The Mississauga News (July 1, 2016) reported: `A Mississauga man has been found not guilty of driving with excess blood alcohol because a judge found police violated his rights by withholding his turban for more than three hours after his arrest. Not only did the officers involved not comply with Peel Regional Police’s own policy on individuals wearing turbans in custody, but one officer wasn’t even aware of it, wrote Ontario Court Justice Jill Copeland in a decision released this week Sardul Singh, an observant Sikh, was arrested following a RIDE spot check in December 2014. As he was being placed in the back of a police cruiser, his turban accidentally fell off. But it was not returned to him for several hours, including while he was giving breath samples at the Brampton police division, leaving him feeling vulnerable, the judge wrote. Copeland threw out the breath samples and dismissed the case, finding Singh’s right to freedom of religion had been infringed.`What Sardul Singh`s turban had to do with `feeling vulnerable`is hard to understand. Would a European Canadian been allowed to keep his baseball cap on in custody? We wonder.

Frederick Fromm's photo.

Many readers were rightly furious. Apparently, some of their comments were politically incorrect. So, in typical pinch-faced Miss Priss Puritan-style, the Mississauga News cut off online reader comments the very next day: ‘Commenting has been suspended on this story as of 2 p.m. on July 2. We regret that we have been forced to take this action because some readers have violated our commenting guidelines. Rude remarks and comments that are off topic are unacceptable. Foul language is forbidden.Would it be too ‘rude’ or ‘foul’ to call Madam Justice Jill Copeland a blithering idiot and a fanatic?

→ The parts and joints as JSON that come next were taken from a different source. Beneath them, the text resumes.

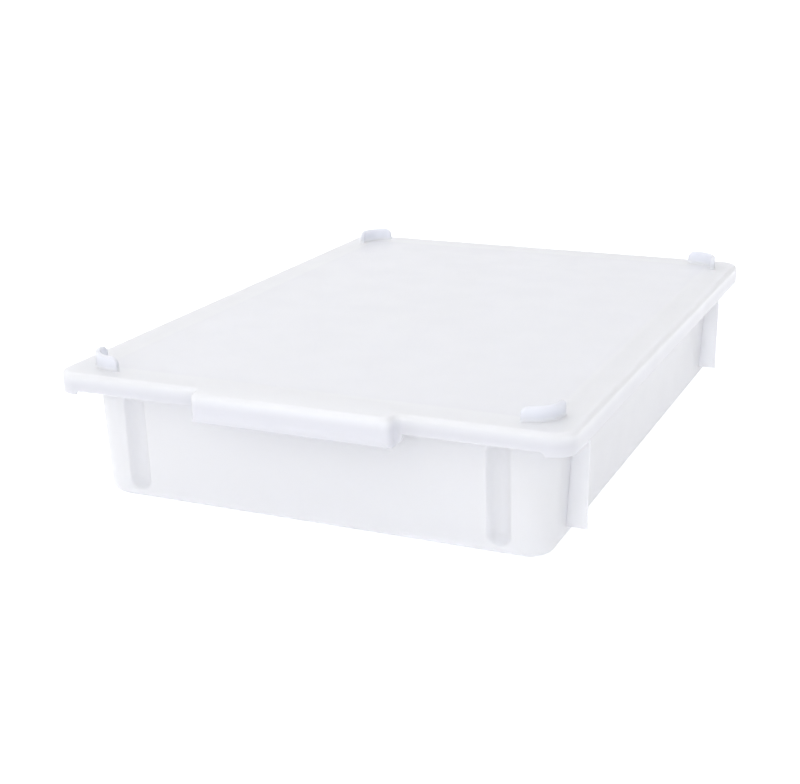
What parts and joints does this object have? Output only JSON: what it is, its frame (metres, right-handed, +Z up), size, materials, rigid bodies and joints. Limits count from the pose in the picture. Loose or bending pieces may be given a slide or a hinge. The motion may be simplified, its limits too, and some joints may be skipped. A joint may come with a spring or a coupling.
{
  "type": "stacking storage tray",
  "caption": "Shallow rectangular storage tray in milky translucent plastic and a lift-off lid with a front pull and corner ribs for stacking.",
  "frame": {"origin": "centre of the tub's footprint, on the surface that the tray stands on", "axes": "+Z up, +Y along the tray away from the lid's front pull, +X to the right seen from the front pull"},
  "size_m": [0.3172, 0.4412, 0.089],
  "materials": {
    "tray_plastic": "satin milky translucent polypropylene",
    "lid_plastic": "satin milky translucent polypropylene"
  },
  "bodies": {
    "tray": {"tray": "tray_plastic"},
    "lid": {"lid": "lid_plastic"}
  },
  "joints": [
    {"name": "lid_lift", "type": "slide", "parent": "tray", "child": "lid", "axis": [0, 0, 1], "range_m": [0, 0.15]}
  ]
}
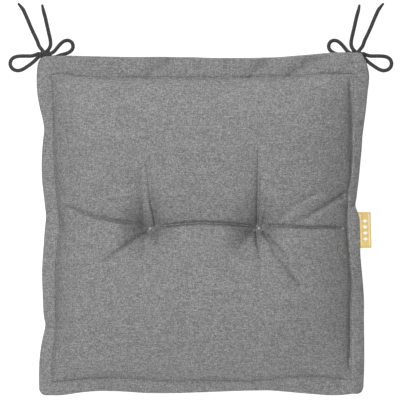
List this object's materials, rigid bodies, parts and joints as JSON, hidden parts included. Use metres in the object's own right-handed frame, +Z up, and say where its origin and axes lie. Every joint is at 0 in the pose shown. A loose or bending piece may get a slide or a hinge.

And another likely impaired driver goes free in Peel. The Toronto Star (July 26, 2016) tells the sorry story:  ‘A Brampton judge has dismissed an impaired driving charge against a man who was not given access to a Punjabi interpreter when he spoke with a lawyer following his arrest, which violated his right to counsel. While police did initially try to accommodate the man’s language needs, their conduct ‘fell below the standard of care reasonably expected of them in the circumstances,’ Ontario Court Justice Paul Monahan wrote in a decision released last week. Bikkar Khandal was arrested in October 2015 at a RIDE spot-check in Mississauga. Once Khandal had been brought to the police division, the arresting officer called duty counsel — who provide free legal advice over the phone to individuals under arrest — and also requested a Punjabi interpreter, according to Monahan’s ruling.

But the lawyer on the phone said something along the lines of ‘I speak English, he speaks English, we will do this in English,’ and did not arrange for an interpreter, Monahan wrote. The judge found that the lawyer’s conduct was ‘inappropriate and wrong.’ He also noted that after speaking with duty counsel, Khandal told the officers ‘but he’s in English, right? I’m not much English.’ Monahan said that should have caused the police to call back duty counsel, and again request an interpreter. The judge said this was necessary as he considered Khandal’s ability to speak English to be limited.

It is also my view that both Constable (Michael) Lupson and Constable (Eric) Passmore ought to have known early on during the breath room attendance, when Mr. Khandal expressed concerns about the fact that duty counsel spoke English and he (Mr. Khandal) spoke little English, that Mr. Khandal could not have had a proper consultation with counsel,” Monahan wrote. ‘They should have arranged a further consultation with duty counsel and a Punjabi language interpreter at that time.’”

The cost of providing interpreters to drunks and others is seldom mentioned as a burden to the taxpayer in all the gushing pro-immigration propaganda emanating from, our press and political class.